Akhirnya seluruh siswa dikenai kuis tentang materi itu dengan catatan, saat
kuis mereka tidak boleh saling membantu. Tipe pembelajaran inilah yang akan
diterapkan dalam pembelajaran matematika.
Model Pembelajaran
Koperatif tipe STAD merupakan pendekatan Cooperative Learning yang menekankan
pada aktivitas dan interaksi diantara siswa untuk saling memotivasi dan saling
membantu dalam menguasai materi pelajaran guna mencapai prestasi yang maksimal.
Guru yang menggunakan STAD mengajukan informasi akademik baru kepada siswa
setiap minggu mengunakan presentasi Verbal atau teks.
b. Tahap
Pelaksanaan Pembelajaran Model STAD.
1) Persiapan
materi dan penerapan siswa dalam kelompok
Sebelum menyajikan guru
harus mempersiapkan lembar kegiatan dan lembar jawaban yang akan dipelajarai
siswa dalam kelompok-kelomok kooperatif. Kemudian menetapkan siswa dalam
kelompok heterogen dengan jumlah maksimal 4 - 6 orang, aturan heterogenitas
dapat berdasarkan pada :
(a) Kemampuan
akademik (pandai, sedang dan rendah)
Yang didapat dari hasil
akademik (skor awal) sebelumnya. Perlu diingat pembagian itu harus
diseimbangkan sehingga setiap kelompok terdiri dari siswa dengan siswa dengan
tingkat prestasi seimbang.
(b) Jenis
kelamin, latar belakang sosial, kesenangan bawaan/sifat (pendiam dan aktif),
dll.
2) Penyajian
Materi Pelajaran
(a) Pendahuluan
Di sini perlu
ditekankan apa yang akan dipelajari siswa dalam kelompok dan menginformasikan
hal yang penting untuk memotivasi rasa ingin tahu siswa tentang konsep-konsep
yang akan mereka pelajari. Materi pelajaran dipresentasikan oleh guru dengan
menggunakan metode pembelajaran. Siswa mengikuti presentasi guru dengan seksama
sebagai persiapan untuk mengikuti tes berikutnya
(b) Pengembangan
Dilakukan pengembangan
materi yang sesuai yang akan dipelajari siswa dalam kelompok. Di sini siswa
belajar untuk memahami makna bukan hafalan. Pertanyaan-peranyaan diberikan
penjelasan tentang benar atau salah.
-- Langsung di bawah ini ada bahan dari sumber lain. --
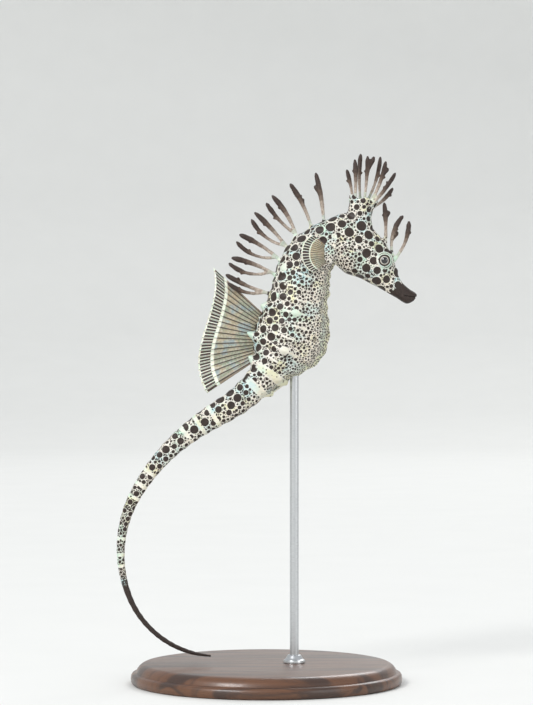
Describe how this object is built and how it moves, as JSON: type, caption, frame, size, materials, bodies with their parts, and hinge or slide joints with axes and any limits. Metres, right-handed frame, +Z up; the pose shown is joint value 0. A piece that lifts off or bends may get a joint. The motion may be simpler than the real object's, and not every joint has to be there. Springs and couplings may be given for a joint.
{
  "type": "seahorse",
  "caption": "Life-size still model of a long-snouted seahorse swimming upright, with skin fronds and a long trailing tail, held on a round display stand.",
  "frame": {"origin": "the middle of the underside of the stand's base, on the table", "axes": "+Z up, +X the way the animal faces, its right side towards -Y"},
  "size_m": [0.089, 0.08, 0.1564],
  "materials": {
    "skin": "cream skin over bony rings, with dark brown round spots",
    "snout_skin": "dark brown skin, slightly moist",
    "eye": "wet and glossy, dark pupil in a pale ringed iris",
    "frond": "beige soft skin, dark brown at the tips",
    "fin": "thin membrane over brown rays, dark bars near the edge",
    "stand_wood": "dark turned hardwood, satin varnish",
    "stand_steel": "brushed rod with a small collar"
  },
  "bodies": {
    "root": {"head": "skin", "coronet": "skin", "neck": "skin", "chest": "skin", "belly": "skin", "hips": "skin", "tail_1": "skin", "tail_2": "skin", "tail_3": "skin", "tail_4": "skin", "tail_5": "skin", "tail_6": "skin", "tail_7": "skin", "snout": "snout_skin", "jaw": "snout_skin", "eye_l": "eye", "eye_r": "eye", "crown_frond_1": "frond", "crown_frond_2": "frond", "crown_frond_3": "frond", "crown_frond_4": "frond", "crown_frond_5": "frond", "crown_frond_6": "frond", "crown_frond_7": "frond", "crown_frond_8": "frond", "crown_frond_9": "frond", "brow_frond_1": "frond", "brow_frond_2": "frond", "brow_frond_3": "frond", "mane_frond_1": "frond", "mane_frond_2": "frond", "mane_frond_3": "frond", "mane_frond_4": "frond", "mane_frond_5": "frond", "mane_frond_6": "frond", "mane_frond_7": "frond", "dorsal_fin": "fin", "pectoral_fin_l": "fin", "pectoral_fin_r": "fin", "anal_fin": "fin", "stand_base": "stand_wood", "stand_collar": "stand_steel", "stand_rod": "stand_steel"}
  },
  "joints": []
}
Jika siswa telah memahami konsep maka
dapat beralih kekonsep lain.
(c) Praktek
terkendali
Praktek terkendali
dilakukan dalam menyajikan materi dengan cara menyuruh siswa mengerjakan soal,
memanggil siswa secara acak untuk menjawab atau menyelesaikan masalah agar
siswa selalu siap dan dalam memberikan tugas jangan menyita waktu lama.
(d) Kegiatan
kelompok
Guru membagikan LKS kepada
setiap kelompok sebagai bahan yang akan dipelajari siswa. Isi dari LKS selain
materi pelajaran juga digunakan untuk melatih kooperatif. Guru memberi bantuan
dengan memperjelas perintah, mengulang konsep dan menjawab pertanyaan. Dalam
kegiatan kelompok ini, para siswa bersama-sama mendiskusikan masalah yang
dihadapi, membandingkan jawaban, atau memperbaiki miskonsepsi. Kelompok
diharapkan bekerja sama dengan sebaik-baiknya dan saling membantu dalam
memahami materi pelajaran.
(e) Evaluasi
Dilakukan selama 45 -
60 menit secara mandiri untuk menunjukkan apa yang telah siswa pelajari selama
bekerja dalam kelompok. Setelah kegiatan presentasi guru dan kegiatan kelompok,
siswa diberikan tes secara individual. Dalam menjawab tes, siswa tidak
diperkenankan saling membantu. Hasil evaluasi digunakan sebagai nilai
perkembangan individu dan disumbangkan sebagai nilai perkembangan kelompok.
(f) Penghargaan
kelompok
Setiap anggota kelompok
diharapkan mencapai skor tes yang tinggi karena skor ini akan memberikan
kontribusi terhadap peningkatan skor rata-rata kelompok. Dari hasil nilai
perkembangan, maka penghargaan pada prestasi kelompok diberikan dalam tingkatan
penghargaan seperti kelompok baik, hebat dan super.
(g) Perhitungan
ulang skor awal dan pengubahan kelompok
Satu periode penilaian
(3 – 4 minggu) dilakukan perhitungan ulang skor evaluasi sebagai skor awal
siswa yang baru. Kemudian dilakukan perubahan kelompok agar siswa dapat bekerja
dengan teman yang lain.
(c) Materi
Matematika yang Relevan dengan STAD.
Materi-materi
matematika yang relevan dengan pembelajaran kooperatif tipe Student Team
Achievement Divisions (STAD) adalah materi-materi yang hanya untuk memahami
fakta-fakta, konsep-konsep dasar dan tidak memerlukan penalaran yang tinggidan
juga hapalan, misalnya bilangan bulat, himpunan-himpunan, bilangan jam, dll.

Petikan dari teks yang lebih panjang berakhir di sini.